## [DATASET EXTRACT]

■ ■ ■ ■

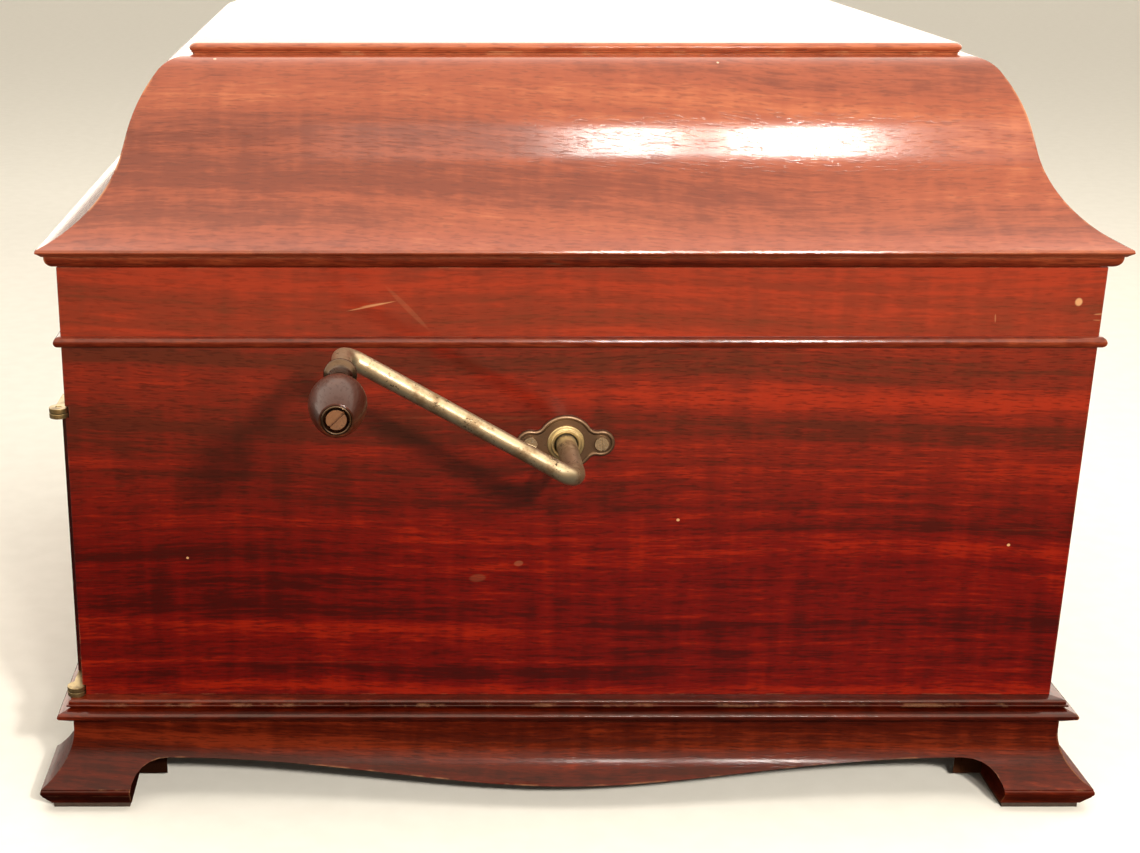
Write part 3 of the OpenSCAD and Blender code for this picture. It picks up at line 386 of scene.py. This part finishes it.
def mitred_run(build, side, outline, start=None, end=None):
    """One side of a frame with that outline. An end left out is mitred at the corner."""
    half = (HALF_LEN, HALF_DEP)[side % 2] / MM
    low = [on_side(side, o, -half - o if start is None else start, z) for o, z in outline]
    high = [on_side(side, o, half + o if end is None else end, z) for o, z in outline]
    skin(build, [low, high])


def lathe(build, place, outline, turns=72):
    """Turns a closed outline of (radius, distance along the axis) about an axis. place(u, v, w) puts it in
    the frame."""
    rings = []
    for i in range(turns):
        a = 2 * math.pi * i / turns
        rings.append([place(r * math.cos(a), r * math.sin(a), w) for r, w in outline])
    skin(build, rings, closed=True)


def rounded_loop(half_x, half_y, corner, z):
    """A rectangle with round corners about the middle of the case, in metres."""
    loop = []
    for k, (sx, sy) in enumerate(((1, 1), (-1, 1), (-1, -1), (1, -1))):
        centre = (sx * (half_x - corner), MID_Y + sy * (half_y - corner))
        loop += [(x, y, z) for x, y in arc(centre, corner, 90 * k, 90 * k + 90, 5)]
    return loop


# ---------- lid ----------

LID_FOOT = 289.2                                    # height of the lid boards' lower edge
LID_SEAT = 375.5                                    # height where the cap plate lies on them
LID_BACK = ((-13, LID_FOOT), (-13, 296), (-31, 312), (-39, 330), (-44, 348), (-58, 363.5), (-70, 363.5),
            (-70, LID_SEAT))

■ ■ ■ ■

## [WORK TO COMPLETE]
Quote exactly the opening line of the material above and every line after it, up to and including the line that contains "skin(build, rings, closed=True)".

## [THE OUTPUT]
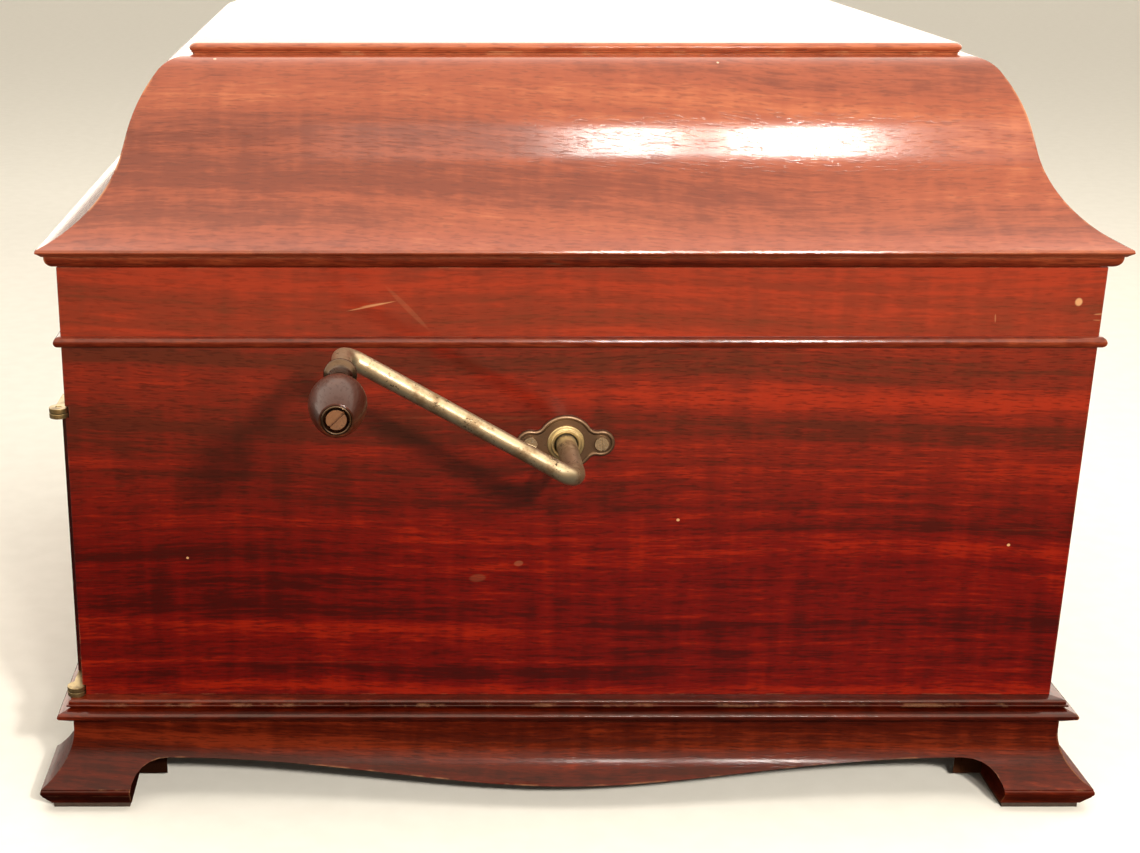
Write part 3 of the OpenSCAD and Blender code for this picture. It picks up at line 386 of scene.py. This part finishes it.
def mitred_run(build, side, outline, start=None, end=None):
    """One side of a frame with that outline. An end left out is mitred at the corner."""
    half = (HALF_LEN, HALF_DEP)[side % 2] / MM
    low = [on_side(side, o, -half - o if start is None else start, z) for o, z in outline]
    high = [on_side(side, o, half + o if end is None else end, z) for o, z in outline]
    skin(build, [low, high])


def lathe(build, place, outline, turns=72):
    """Turns a closed outline of (radius, distance along the axis) about an axis. place(u, v, w) puts it in
    the frame."""
    rings = []
    for i in range(turns):
        a = 2 * math.pi * i / turns
        rings.append([place(r * math.cos(a), r * math.sin(a), w) for r, w in outline])
    skin(build, rings, closed=True)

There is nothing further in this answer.